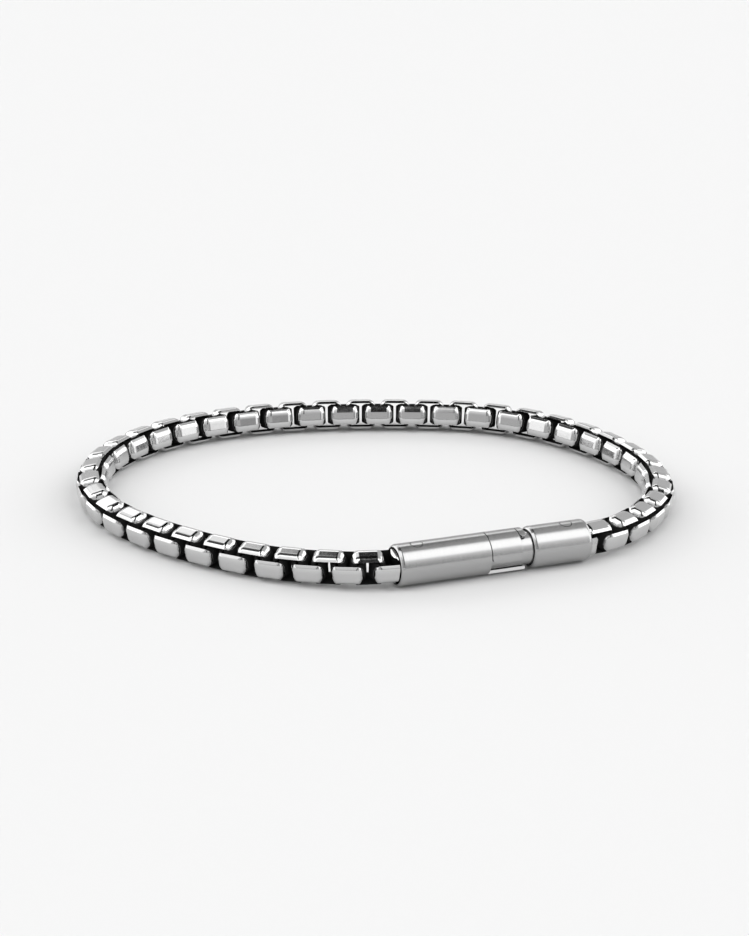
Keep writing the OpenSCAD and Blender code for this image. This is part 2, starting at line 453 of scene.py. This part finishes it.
barrel_r, rim_r = 2.5 * mm, 0.5 * mm
sleeve_r = 0.84 * barrel_r  # inner radius of the sleeve
core_r = sleeve_r - 0.1 * mm
hole_r = barrel_r - 0.3 * mm  # the blind holes that take the chain's ends
low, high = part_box("socket_barrel")
axis_y, axis_z = (low.y + high.y) / 2, (low.z + high.z) / 2
clasp_start, clasp_end = low.x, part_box("plug_barrel")[1].x


def surface_normal(at, face_normal, cylinders, roundings):
    """The true normal at a point of a turned surface, or None where the face is none of them."""
    near_cylinder, near_rounding, same_way = 0.004 * mm, 0.01 * mm, 0.93
    away = Vector((0, at.y - axis_y, at.z - axis_z))
    r = away.length
    if r < 1e-6:
        return None
    away /= r
    for radius in cylinders:
        if abs(r - radius) < near_cylinder and abs(away.dot(face_normal)) > same_way:
            return away if away.dot(face_normal) > 0 else -away
    for middle_x, middle_r, size in roundings:
        off = Vector((at.x - middle_x, 0, 0)) + away * (r - middle_r)
        way = off.normalized()
        if abs(off.length - size) < near_rounding and way.dot(face_normal) > same_way:
            return way
    return None


def turned_copy(node, name, cylinders, roundings):
    """A merged copy of a barrel's mesh that carries the true normals of its turned surfaces."""
    made = merged_copy(node)
    for face in made.faces:
        face.smooth = True
    mesh = bpy.data.meshes.new(name)
    made.to_mesh(mesh)
    made.free()
    # painted shade: full on the end faces within the clasp and on faces that look in towards the
    # axis, weaker on the two outer end faces
    half_shade = 0.52  # the two outer end faces
    end_zone, hole_wall, square_on = 1 * mm, 0.9 * mm, 0.9
    normals, shade_amount = [], []
    for polygon in mesh.polygons:
        middle = polygon.center
        inwards = -polygon.normal.y * (middle.y - axis_y) - polygon.normal.z * (middle.z - axis_z)
        within = clasp_start + end_zone < middle.x < clasp_end - end_zone
        cut = 0 if abs(polygon.normal.x) < square_on else 1 if within else half_shade
        shade_amount.append(max(cut, float(inwards > hole_wall)))
        points = [mesh.vertices[v].co for v in polygon.vertices]
        found = [surface_normal(p, polygon.normal, cylinders, roundings) for p in points]
        if None in found:
            found = [polygon.normal.copy()] * len(points)
        normals += found
    mesh.normals_split_custom_set(normals)
    mesh.attributes.new("inside", "FLOAT", "FACE").data.foreach_set("value", shade_amount)
    mesh.materials.clear()
    mesh.materials.append(barrel_steel)
    piece = bpy.data.objects.new(name, mesh)
    scene.collection.objects.link(piece)
    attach(piece, "root")
    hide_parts(node)
    return piece


turned_copy(
    "socket_barrel",
    "brushed_socket_barrel",
    [barrel_r, sleeve_r, hole_r],
    [(clasp_start + rim_r, barrel_r - rim_r, rim_r)],
)
turned_copy(
    "plug_barrel",
    "brushed_plug_barrel",
    [barrel_r, core_r, hole_r],
    [(clasp_end - rim_r, barrel_r - rim_r, rim_r)],
)


# --- The two cross rivets ---
# Short satin steel pins that go across the barrels and hold the chain's ends in them. They are
# ground flush, and the seam round each is painted dark as painted shade.

pin_lean = math.radians(5)
# distance from the pin's axis where the painted seam shade begins and where it is fully dark
seam_start, seam_end = 0.64 * mm, 0.74 * mm
for name in ("socket_rivet", "plug_rivet"):
    rivet_steel, tree, shader = new_material(name.replace("rivet", "pin_steel"))
    shader.inputs["Metallic"].default_value = 1
    shader.inputs["Roughness"].default_value = 0.16
    where = tree.nodes.new("ShaderNodeTexCoord")
    from_axis = tree.nodes.new("ShaderNodeMapping")
    from_axis.vector_type = "TEXTURE"
    from_axis.inputs["Location"].default_value = node_centre(name)
    from_axis.inputs["Rotation"].default_value = (pin_lean, 0, 0)
    flattened = tree.nodes.new("ShaderNodeVectorMath")
    flattened.operation = "MULTIPLY"
    flattened.inputs[1].default_value = (1, 1, 0)
    radius = tree.nodes.new("ShaderNodeVectorMath")
    radius.operation = "LENGTH"
    tree.links.new(where.outputs["Object"], from_axis.inputs["Vector"])
    tree.links.new(from_axis.outputs["Vector"], flattened.inputs[0])
    tree.links.new(flattened.outputs["Vector"], radius.inputs[0])
    # painted shade: the pin's colour goes from 0.42 to 0.08 across the seam at its rim
    seam_shade = tree.nodes.new("ShaderNodeMapRange")
    seam_shade.inputs["From Min"].default_value = seam_start
    seam_shade.inputs["From Max"].default_value = seam_end
    seam_shade.inputs["To Min"].default_value = 0.42
    seam_shade.inputs["To Max"].default_value = 0.08
    tree.links.new(radius.outputs["Value"], seam_shade.inputs["Value"])
    tree.links.new(seam_shade.outputs["Result"], shader.inputs["Base Color"])
    cad[name].data.materials.clear()
    cad[name].data.materials.append(rivet_steel)


# --- Floor, light and camera ---
# A wide sheet of pale paper under a soft studio dome, seen from the photo's place. None of it
# belongs to the bracelet.

floor_mesh = bpy.data.meshes.new("floor")
half = 4.0  # metres
floor_mesh.from_pydata(
    [(-half, -half, 0), (half, -half, 0), (half, half, 0), (-half, half, 0)], [], [(0, 1, 2, 3)]
)
floor = bpy.data.objects.new("floor", floor_mesh)
floor.location.z = -0.01 * mm
scene.collection.objects.link(floor)
paper, tree, shader = new_material("pale_paper")
shader.inputs["Base Color"].default_value = (0.735, 0.735, 0.735, 1)
shader.inputs["Roughness"].default_value = 0.9
shader.inputs["Specular IOR Level"].default_value = 0
floor_mesh.materials.append(paper)

azimuth, elevation, roll = math.radians(23.1), math.radians(20.47), math.radians(-1.27)
to_camera = Vector((-math.sin(azimuth), -math.cos(azimuth), 0))
camera_right = Vector((math.cos(azimuth), -math.sin(azimuth), 0))

# The dome: a softbox overhead and one at each side, and a narrow dark gap over the camera. The
# levels are fitted to the reflections in the photo
world = bpy.data.worlds.new("studio")
scene.world = world
world.use_nodes = True
tree = world.node_tree
tree.nodes.clear()
sky = tree.nodes.new("ShaderNodeBackground")
output = tree.nodes.new("ShaderNodeOutputWorld")
tree.links.new(sky.outputs["Background"], output.inputs["Surface"])
direction = tree.nodes.new("ShaderNodeTexCoord")
parts = tree.nodes.new("ShaderNodeSeparateXYZ")
tree.links.new(direction.outputs["Generated"], parts.inputs["Vector"])
height = parts.outputs["Z"]


def reach_along(way):
    """How far a direction of the dome goes along a level direction."""
    made = tree.nodes.new("ShaderNodeVectorMath")
    made.operation = "DOT_PRODUCT"
    made.inputs[1].default_value = way
    tree.links.new(direction.outputs["Generated"], made.inputs[0])
    return made.outputs["Value"]


def worked_out(operation, *values):
    """The result of a maths node on sockets and numbers."""
    made = tree.nodes.new("ShaderNodeMath")
    made.operation = operation
    for socket, value in zip(made.inputs, values):
        if isinstance(value, bpy.types.NodeSocket):
            tree.links.new(value, socket)
        else:
            socket.default_value = value
    return made.outputs["Value"]


def levels_by_angle(upward, forward, levels):
    """Brightness by the angle in degrees from one direction towards another."""
    node = tree.nodes.new("ShaderNodeValToRGB")
    ramp = node.color_ramp
    ramp.elements.remove(ramp.elements[0])
    for i, (angle, level) in enumerate(levels):
        stop = ramp.elements[0] if i == 0 else ramp.elements.new(angle / 180)
        stop.position = angle / 180
        stop.color = (level / full, level / full, level / full, 1)
    share = worked_out("DIVIDE", worked_out("ARCTAN2", upward, forward), math.pi)
    tree.links.new(share, node.inputs["Fac"])
    return node.outputs["Color"]


def rising(value, start, end):
    """0 up to the start value and 1 from the end value on."""
    share = worked_out("MULTIPLY", worked_out("SUBTRACT", value, start), 1 / (end - start))
    return worked_out("MINIMUM", worked_out("MAXIMUM", share, 0), 1)


full = 3  # the brightest level
towards = reach_along(to_camera)
rightwards = reach_along(camera_right)
sideways = worked_out("ABSOLUTE", rightwards)
# Angles go from the horizon at the camera's side, over the zenith at 90, to the far horizon
overhead = levels_by_angle(
    height,
    towards,
    [(0, 0.7), (10, 0.76), (20, 0.82), (45, 1.3), (56, 2.0), (62, 2.8), (94, 2.8), (98, 0.1),
     (120, 0.1), (126, 1.6), (136, 1.6), (140, 2.4), (150, 2.4), (156, 0.85), (180, 0.85)],
)
overhead_right = levels_by_angle(
    height,
    towards,
    [(0, 0.42), (8, 0.48), (25, 0.8), (44, 1.5), (54, 3), (93, 3), (100, 0.8), (180, 0.8)],
)
beside = levels_by_angle(
    sideways,
    towards,
    [(0, 0), (45, 0.3), (54, 1.8), (96, 1.9), (104, 2.8), (142, 2.8), (150, 0), (180, 0)],
)
above_or_below_gap = levels_by_angle(
    height, towards, [(0, full), (12, full), (16, 0), (134, 0), (138, full), (180, full)]
)
gap_middle = worked_out("MULTIPLY_ADD", worked_out("MINIMUM", towards, 0), 0.2, 0.13)
from_gap = worked_out("ABSOLUTE", worked_out("SUBTRACT", rightwards, gap_middle))
beside_gap = worked_out("MAXIMUM", rising(from_gap, 0.11, 0.16), 0.02)
to_right = worked_out("SUBTRACT", overhead_right, overhead)
from_right = worked_out("MULTIPLY_ADD", worked_out("MAXIMUM", towards, 0), -0.45, rightwards)
above = worked_out("MULTIPLY_ADD", to_right, rising(from_right, 0.08, 0.13), overhead)
low_beside = worked_out("MULTIPLY", beside, rising(height, 0.75, 0.55))
light = worked_out("MAXIMUM", above, low_beside)
open_share = worked_out("MAXIMUM", above_or_below_gap, beside_gap)
tree.links.new(
    worked_out("MULTIPLY", worked_out("MULTIPLY", light, open_share), full), sky.inputs["Strength"]
)

aim, distance = Vector((4.21, 10.09, 0)) * mm, 398.5 * mm
back = to_camera * math.cos(elevation) + Vector((0, 0, math.sin(elevation)))
up = back.cross(camera_right)
turned_right = camera_right * math.cos(roll) - up * math.sin(roll)
turned_up = camera_right * math.sin(roll) + up * math.cos(roll)
camera = bpy.data.objects.new("camera", bpy.data.cameras.new("camera"))
scene.collection.objects.link(camera)
camera.matrix_world = Matrix.Translation(aim + back * distance) @ Matrix(
    (turned_right, turned_up, back)
).transposed().to_4x4()
focal_length_px, photo_height_px = 3130, 936
camera.data.sensor_width = 36
camera.data.lens = focal_length_px * 36 / photo_height_px
camera.data.clip_start, camera.data.clip_end = 0.05, 20
scene.camera = camera

scene.view_settings.view_transform = "Standard"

———

◆ EXERCISE
In how many lines of the data does the string "scene" appear? Give only the number.

◆ TASK ANSWER
7